Nach VW-Angaben ergaben Untersuchungen im Konzern, dass es die betreffende Steuerungssoftware auch in anderen Diesel-Autos außerhalb der USA gebe, wo Ermittlungen der Umweltbehörde EPA den Fall ins Rollen gebracht hatten. Bei Tests in den USA war festgestellt worden, dass einige VW-Diesel-Modelle auf dem Prüfstand deutlich geringere Abgaswerte anzeigten als im normalen Fahrbetrieb auf der Straße.

Wörtlich heißt es in einer Mitteilung der Wolfsburger: "Auffällig sind Fahrzeuge mit Motoren vom Typ EA 189 mit einem Gesamtvolumen von weltweit rund elf Millionen Fahrzeugen. Ausschließlich bei diesem Motortyp wurde eine auffällige Abweichung zwischen Prüfstandswerten und realem Fahrbetrieb festgestellt." Der Konzern stehe in Kontakt mit den zuständigen Behörden und dem deutschen Kraftfahrtbundesamt, um diese Abweichungen mit technischen Maßnahmen zu beseitigen.

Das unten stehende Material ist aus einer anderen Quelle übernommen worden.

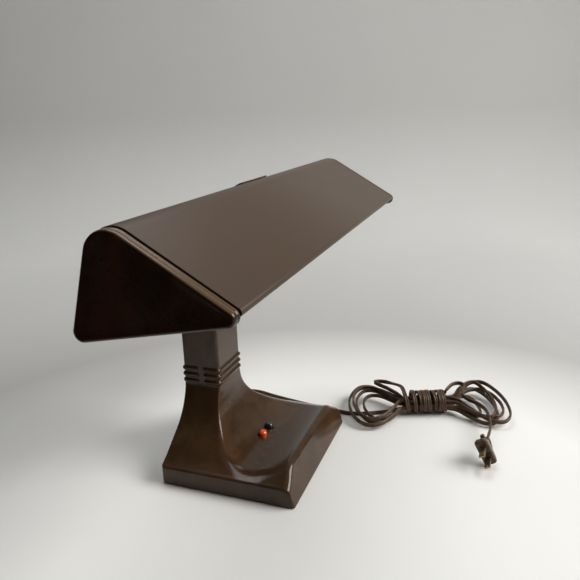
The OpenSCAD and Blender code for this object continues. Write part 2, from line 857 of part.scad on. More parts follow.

Neben einem Imageverlust drohen VW allein in den USA Strafzahlungen von bis zu 18 Milliarden Dollar, Rückrufkosten, strafrechtliche Folgen sowie mögliche Regressansprüche enttäuschter Kunden und Aktionäre. Die Wolfsburger hatten bereits ein Fehlverhalten eingeräumt und versprochen, mit der EPA zu kooperieren. Der Konzern erließ einen Verkaufsstopp für die betreffenden Modelle in den USA.

Auch in anderen Absatzmärkten rührte sich Misstrauen. Südkorea will ab Oktober Sondertests für VW bei Modellen der Marken Volkswagen und Audi durchführen. Auch Australien dringt auf Aufklärung: VW müsse klären, ob betroffene Modelle dort verkauft worden seien.

"Eine solche Abgas-Betrügerei täuscht ja nicht nur die Kunden", sagte die Präsidentin des Umweltbundesamtes, Maria Krautzberger. "Sie führt auch zu deutlich schlechterer Luft. Das gefährdet die Gesundheit."

Der Greenpeace-Verkehrsexperte Daniel Moser meinte: "Offensichtlich kann VW nur mit gefälschten Werten die tatsächliche Gesundheitsgefahr von Dieselmotoren kaschieren. Das gilt auch für Deutschland." Er forderte: "Statt gesundheitsschädliche Dieselmotoren noch immer mit unglaublichen sieben Milliarden Euro pro Jahr zu begünstigen, muss die Bundesregierung jetzt endlich effektiv die Bevölkerung schützen."